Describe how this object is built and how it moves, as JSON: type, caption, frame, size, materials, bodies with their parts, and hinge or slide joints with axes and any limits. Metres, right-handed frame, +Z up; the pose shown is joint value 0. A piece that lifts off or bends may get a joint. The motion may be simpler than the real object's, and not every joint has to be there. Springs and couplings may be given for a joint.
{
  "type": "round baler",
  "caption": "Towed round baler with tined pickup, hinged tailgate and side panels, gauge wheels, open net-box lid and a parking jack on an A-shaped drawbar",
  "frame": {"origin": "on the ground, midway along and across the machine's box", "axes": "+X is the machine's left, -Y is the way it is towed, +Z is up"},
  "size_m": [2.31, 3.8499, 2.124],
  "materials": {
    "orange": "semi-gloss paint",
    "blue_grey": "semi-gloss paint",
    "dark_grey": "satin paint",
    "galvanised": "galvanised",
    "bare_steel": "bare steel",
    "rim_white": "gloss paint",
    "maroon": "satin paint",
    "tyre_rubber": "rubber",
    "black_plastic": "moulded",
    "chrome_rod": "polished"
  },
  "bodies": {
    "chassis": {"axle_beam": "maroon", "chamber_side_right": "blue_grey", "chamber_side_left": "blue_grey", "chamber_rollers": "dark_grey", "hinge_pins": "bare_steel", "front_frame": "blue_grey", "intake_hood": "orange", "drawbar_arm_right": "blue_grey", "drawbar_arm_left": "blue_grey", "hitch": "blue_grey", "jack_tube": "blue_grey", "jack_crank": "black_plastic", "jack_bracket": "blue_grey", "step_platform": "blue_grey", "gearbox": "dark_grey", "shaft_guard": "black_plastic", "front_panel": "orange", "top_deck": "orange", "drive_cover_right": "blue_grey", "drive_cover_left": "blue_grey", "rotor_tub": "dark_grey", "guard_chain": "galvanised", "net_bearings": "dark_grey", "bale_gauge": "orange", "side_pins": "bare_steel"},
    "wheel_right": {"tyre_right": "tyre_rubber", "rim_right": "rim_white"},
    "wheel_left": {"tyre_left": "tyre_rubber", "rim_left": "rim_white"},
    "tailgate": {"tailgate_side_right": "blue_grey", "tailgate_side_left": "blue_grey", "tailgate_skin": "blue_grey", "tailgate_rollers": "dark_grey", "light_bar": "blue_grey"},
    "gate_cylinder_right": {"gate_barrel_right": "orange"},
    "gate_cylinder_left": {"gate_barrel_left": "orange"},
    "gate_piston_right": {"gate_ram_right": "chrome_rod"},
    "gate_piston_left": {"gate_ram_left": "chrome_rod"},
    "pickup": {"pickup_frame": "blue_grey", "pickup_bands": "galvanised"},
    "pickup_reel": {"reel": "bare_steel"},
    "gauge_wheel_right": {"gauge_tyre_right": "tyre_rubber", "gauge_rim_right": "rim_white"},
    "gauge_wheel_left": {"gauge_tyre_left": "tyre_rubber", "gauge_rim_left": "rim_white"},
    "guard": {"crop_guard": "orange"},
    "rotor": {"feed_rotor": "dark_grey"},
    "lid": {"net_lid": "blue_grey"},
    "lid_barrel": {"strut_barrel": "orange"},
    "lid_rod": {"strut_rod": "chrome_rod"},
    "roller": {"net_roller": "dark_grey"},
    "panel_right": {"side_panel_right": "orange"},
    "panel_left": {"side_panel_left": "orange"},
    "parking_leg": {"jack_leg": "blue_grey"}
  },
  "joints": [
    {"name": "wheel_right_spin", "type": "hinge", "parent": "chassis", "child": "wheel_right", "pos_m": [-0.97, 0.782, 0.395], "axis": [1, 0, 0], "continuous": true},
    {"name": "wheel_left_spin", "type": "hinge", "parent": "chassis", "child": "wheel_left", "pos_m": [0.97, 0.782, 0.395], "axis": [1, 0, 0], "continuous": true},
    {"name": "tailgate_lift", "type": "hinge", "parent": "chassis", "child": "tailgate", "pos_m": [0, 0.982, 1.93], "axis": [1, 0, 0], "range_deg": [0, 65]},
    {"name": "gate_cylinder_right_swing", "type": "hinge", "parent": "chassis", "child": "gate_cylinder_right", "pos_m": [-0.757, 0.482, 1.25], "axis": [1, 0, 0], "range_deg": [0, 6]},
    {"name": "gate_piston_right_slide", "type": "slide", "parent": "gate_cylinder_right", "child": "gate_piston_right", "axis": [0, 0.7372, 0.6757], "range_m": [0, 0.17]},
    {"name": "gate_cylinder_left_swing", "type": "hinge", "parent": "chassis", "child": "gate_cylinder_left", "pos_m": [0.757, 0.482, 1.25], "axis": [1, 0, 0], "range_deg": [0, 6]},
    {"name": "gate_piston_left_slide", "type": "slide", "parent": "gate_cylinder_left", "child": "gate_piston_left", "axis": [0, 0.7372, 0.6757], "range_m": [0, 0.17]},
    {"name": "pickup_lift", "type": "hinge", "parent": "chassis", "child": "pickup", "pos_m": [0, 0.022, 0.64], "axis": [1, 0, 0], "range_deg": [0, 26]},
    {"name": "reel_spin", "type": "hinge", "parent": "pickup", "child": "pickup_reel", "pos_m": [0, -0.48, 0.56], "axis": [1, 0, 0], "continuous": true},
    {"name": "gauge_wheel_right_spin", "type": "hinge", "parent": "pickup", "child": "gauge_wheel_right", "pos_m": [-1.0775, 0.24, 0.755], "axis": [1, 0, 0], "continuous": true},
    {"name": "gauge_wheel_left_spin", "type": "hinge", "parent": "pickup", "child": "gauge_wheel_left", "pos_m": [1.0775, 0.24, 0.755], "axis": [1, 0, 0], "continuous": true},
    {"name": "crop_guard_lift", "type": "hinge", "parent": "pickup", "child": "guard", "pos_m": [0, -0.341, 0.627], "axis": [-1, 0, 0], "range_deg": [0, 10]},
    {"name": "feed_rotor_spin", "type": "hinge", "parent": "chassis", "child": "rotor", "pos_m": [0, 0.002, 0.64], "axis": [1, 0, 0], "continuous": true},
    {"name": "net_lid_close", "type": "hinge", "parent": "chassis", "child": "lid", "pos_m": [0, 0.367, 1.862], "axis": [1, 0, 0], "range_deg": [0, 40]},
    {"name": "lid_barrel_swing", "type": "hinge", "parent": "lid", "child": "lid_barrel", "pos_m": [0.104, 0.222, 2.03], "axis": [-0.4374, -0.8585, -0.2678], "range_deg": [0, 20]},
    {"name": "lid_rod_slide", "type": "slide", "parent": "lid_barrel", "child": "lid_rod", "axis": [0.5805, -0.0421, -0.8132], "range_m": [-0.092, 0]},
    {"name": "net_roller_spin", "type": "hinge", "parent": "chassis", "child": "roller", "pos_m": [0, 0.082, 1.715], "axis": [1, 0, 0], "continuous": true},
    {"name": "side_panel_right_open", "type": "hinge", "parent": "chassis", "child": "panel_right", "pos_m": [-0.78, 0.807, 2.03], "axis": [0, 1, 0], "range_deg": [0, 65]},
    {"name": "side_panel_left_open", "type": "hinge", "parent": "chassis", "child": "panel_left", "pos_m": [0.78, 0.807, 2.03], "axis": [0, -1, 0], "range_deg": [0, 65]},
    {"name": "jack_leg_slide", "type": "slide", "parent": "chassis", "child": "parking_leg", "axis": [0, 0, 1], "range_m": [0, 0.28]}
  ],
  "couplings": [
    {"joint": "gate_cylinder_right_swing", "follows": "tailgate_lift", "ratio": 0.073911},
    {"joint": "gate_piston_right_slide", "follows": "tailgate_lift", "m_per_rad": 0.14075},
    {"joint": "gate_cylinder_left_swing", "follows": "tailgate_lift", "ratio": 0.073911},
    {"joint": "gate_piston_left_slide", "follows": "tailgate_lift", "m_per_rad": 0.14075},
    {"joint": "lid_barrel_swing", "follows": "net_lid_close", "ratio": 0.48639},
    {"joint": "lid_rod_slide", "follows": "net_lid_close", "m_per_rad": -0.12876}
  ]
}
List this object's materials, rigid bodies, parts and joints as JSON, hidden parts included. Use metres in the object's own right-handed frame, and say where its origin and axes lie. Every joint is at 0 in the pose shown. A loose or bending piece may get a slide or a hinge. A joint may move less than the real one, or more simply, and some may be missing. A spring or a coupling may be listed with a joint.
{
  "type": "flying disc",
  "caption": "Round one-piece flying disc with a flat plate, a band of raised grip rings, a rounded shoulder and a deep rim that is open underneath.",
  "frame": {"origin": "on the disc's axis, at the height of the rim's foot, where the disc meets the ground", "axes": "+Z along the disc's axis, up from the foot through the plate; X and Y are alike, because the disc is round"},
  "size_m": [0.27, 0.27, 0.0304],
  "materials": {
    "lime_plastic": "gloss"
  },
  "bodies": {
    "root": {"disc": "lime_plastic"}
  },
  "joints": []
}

--------------------------------------------------

Retype nothing except the lines from the line holding "List this object's" through the last line of the entries, both included.

TASK OUTPUT:
List this object's materials, rigid bodies, parts and joints as JSON, hidden parts included. Use metres in the object's own right-handed frame, and say where its origin and axes lie. Every joint is at 0 in the pose shown. A loose or bending piece may get a slide or a hinge. A joint may move less than the real one, or more simply, and some may be missing. A spring or a coupling may be listed with a joint.
{
  "type": "flying disc",
  "caption": "Round one-piece flying disc with a flat plate, a band of raised grip rings, a rounded shoulder and a deep rim that is open underneath.",
  "frame": {"origin": "on the disc's axis, at the height of the rim's foot, where the disc meets the ground", "axes": "+Z along the disc's axis, up from the foot through the plate; X and Y are alike, because the disc is round"},
  "size_m": [0.27, 0.27, 0.0304],
  "materials": {
    "lime_plastic": "gloss"
  },
  "bodies": {
    "root": {"disc": "lime_plastic"}
  },
  "joints": []
}